Tuesday, January 11, 2022

“Have fun at work”! How?

Photo by Park Troopers on Unsplash

 

Dear Readers,

Thank you for coming here!


During my previous journey as a consultant, I was repeatedly told to have fun at work.

I always thought that was just Partners talking, who were far away from the operational challenges and the resulting emotional and physical drain.

How to have fun when you are working 16–20 hours a day and you still see a huge pile of “To-dos”? 

But I did get a flavor recently.

Photo by Jason Leung on Unsplash

We were doing a project. Part of the requirement was to estimate presence of a particular type of equipment in South East Asia, including Singapore.

We were collecting information from all sorts of sources: paid reports, experts, analysis etc etc

After a week of work, we got a rough idea.

During the weekend, I was taking my family to a park in a cab. 

On the way, I saw a site with a “very similar” type of equipment installed. The logo displaced was also a major manufacturer and installer of the equipment from our research.

I immediately took a picture and sent to the team chat, getting the team to have a quick investigation coming Monday.

And it turned out to be a minor category of application of the equipment that the experts had been ignoring.

While it is almost impossible to pin point the number of such sites, having it in the estimation would make the analysis more complete and credible.

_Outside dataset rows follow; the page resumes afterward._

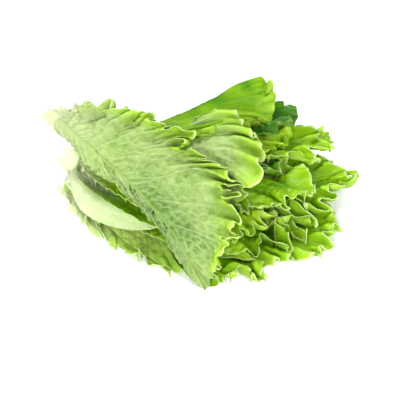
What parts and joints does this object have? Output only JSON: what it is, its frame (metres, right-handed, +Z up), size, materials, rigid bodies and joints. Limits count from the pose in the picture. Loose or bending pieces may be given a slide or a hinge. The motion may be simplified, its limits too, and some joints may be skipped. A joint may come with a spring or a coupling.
{
  "type": "head of lettuce",
  "caption": "Loose-leaf green lettuce head lying on its side: a short pale stem at one end and broad leaves with ruffled margins fanned out on top of each other.",
  "frame": {"origin": "middle of the head's footprint, on the surface it lies on", "axes": "+X from the stem towards the leaf tips, +Y away from the front leaf, +Z up"},
  "size_m": [0.2588, 0.1954, 0.1097],
  "materials": {
    "leaf_green": "fresh leaf, satin with a soft sheen",
    "leaf_outer_pale": "pale waxy underside of a fresh leaf, matt",
    "stem_pale": "cut stem, moist and matt"
  },
  "bodies": {
    "root": {"leaf_01_under_back": "leaf_green", "leaf_02_under_front": "leaf_green", "leaf_03_low_front": "leaf_green", "leaf_04_low_right": "leaf_green", "stem": "stem_pale", "leaf_05_curled_front": "leaf_outer_pale", "leaf_06_mid_front": "leaf_green", "leaf_07_mid_right": "leaf_green", "leaf_08_bright_front": "leaf_green", "leaf_09_middle": "leaf_green", "leaf_10_inner_dark": "leaf_green", "leaf_11_upper_right": "leaf_green", "leaf_12_yellow_edge": "leaf_green", "leaf_13_back_dark": "leaf_green", "leaf_14_light_middle": "leaf_outer_pale", "leaf_15_top_back": "leaf_green", "leaf_16_ragged_left": "leaf_outer_pale", "leaf_17_front_outer": "leaf_outer_pale"}
  },
  "joints": []
}
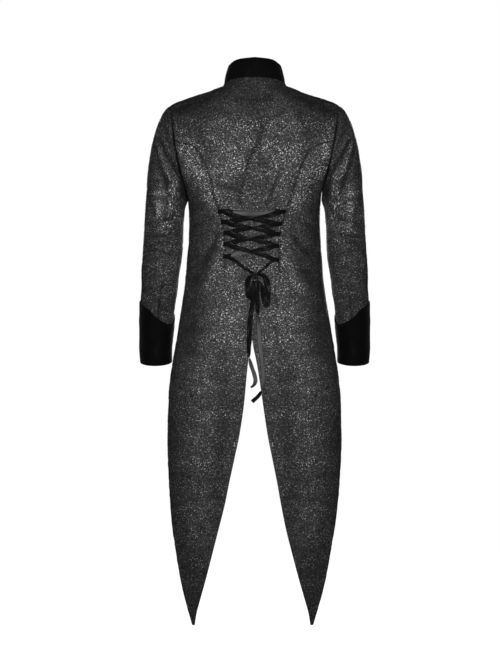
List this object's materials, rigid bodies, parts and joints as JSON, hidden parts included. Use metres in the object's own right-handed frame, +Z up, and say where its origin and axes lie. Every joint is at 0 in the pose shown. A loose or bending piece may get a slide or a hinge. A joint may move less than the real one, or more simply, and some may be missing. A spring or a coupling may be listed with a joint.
{
  "type": "gothic tailcoat",
  "caption": "Long brocade tailcoat with a velvet stand collar and cuffs, a laced back and pointed tails, kept hollow in the form it has when worn.",
  "frame": {"origin": "midway between the two neck points, at the height of the neck seam's sides, where the coat hangs on the shoulders", "axes": "+Z up, the coat faces -Y, +X is the wearer's left"},
  "size_m": [0.5724, 0.2766, 1.3658],
  "materials": {
    "brocade": "raised, silky",
    "velvet": "short pile",
    "ribbon": "velvet face, satin back",
    "button": "satin"
  },
  "bodies": {
    "root": {"back_centre_left": "brocade", "back_centre_right": "brocade", "back_side_left": "brocade", "back_side_right": "brocade", "front_left": "brocade", "front_right": "brocade", "sleeve_upper_left": "brocade", "sleeve_upper_right": "brocade", "sleeve_under_left": "brocade", "sleeve_under_right": "brocade", "collar": "velvet", "cuff_left": "velvet", "cuff_right": "velvet", "loop_left_1": "velvet", "loop_left_2": "velvet", "loop_left_3": "velvet", "loop_left_4": "velvet", "loop_left_5": "velvet", "loop_right_1": "velvet", "loop_right_2": "velvet", "loop_right_3": "velvet", "loop_right_4": "velvet", "loop_right_5": "velvet", "lace_bar": "ribbon", "lace_left_1": "ribbon", "lace_left_2": "ribbon", "lace_left_3": "ribbon", "lace_left_4": "ribbon", "lace_right_1": "ribbon", "lace_right_2": "ribbon", "lace_right_3": "ribbon", "lace_right_4": "ribbon", "lace_end_left": "ribbon", "lace_end_right": "ribbon", "knot": "ribbon", "bow_left": "ribbon", "bow_right": "ribbon", "ribbon_left": "ribbon", "ribbon_right": "ribbon", "button_1": "button", "button_2": "button", "button_3": "button", "button_4": "button", "button_5": "button"}
  },
  "joints": []
}
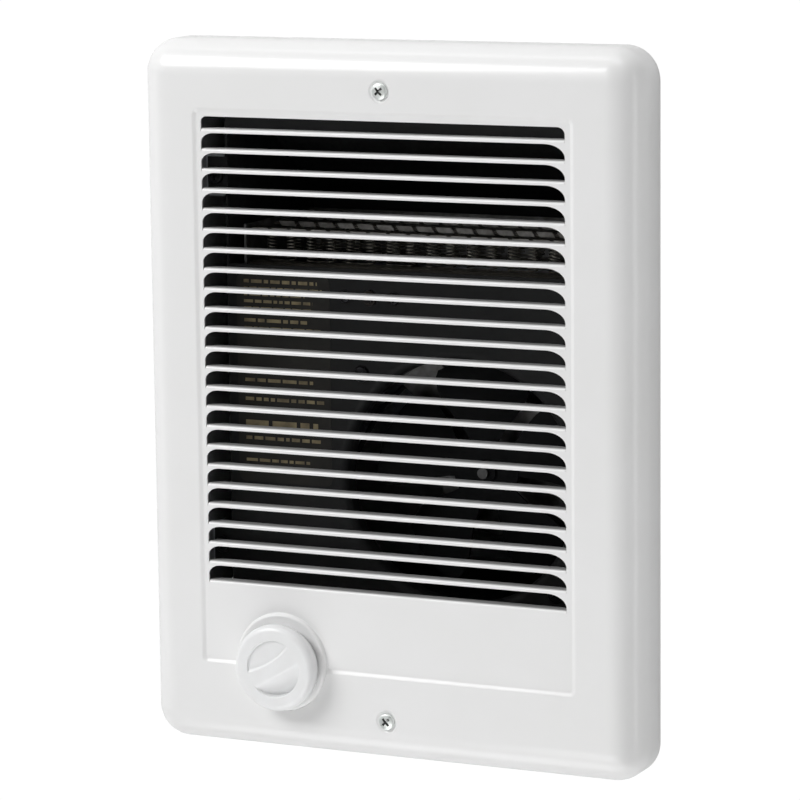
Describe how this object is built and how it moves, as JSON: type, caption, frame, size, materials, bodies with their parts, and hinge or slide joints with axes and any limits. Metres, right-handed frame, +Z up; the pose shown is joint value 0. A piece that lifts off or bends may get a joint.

Photo by MI PHAM on Unsplash

I would probably have ignored the site if I was not trying to “have fun”.

All I thought of would be how much work to do coming Monday.

For the site, it could be just something similar, since the expert did not even mention it. 

And the analysis right now seemed ok anyway.

Photo by Scott Webb on Unsplash

It is really critical to have people who could “have fun” during stressful projects.

Unfortunately, those roles are typically played by Partners.

To the team, they may be just talking and getting the team to do more work.

But at the end of the day, they ultimately own the deliverables and would feel the thunder when things go south (They can of course pass down a bit).

So they are under pressure as well. Probably they are used to it or just able to not show it in front of the team.

So if we want to be somewhere, we better start acting like we are there already.

To us all!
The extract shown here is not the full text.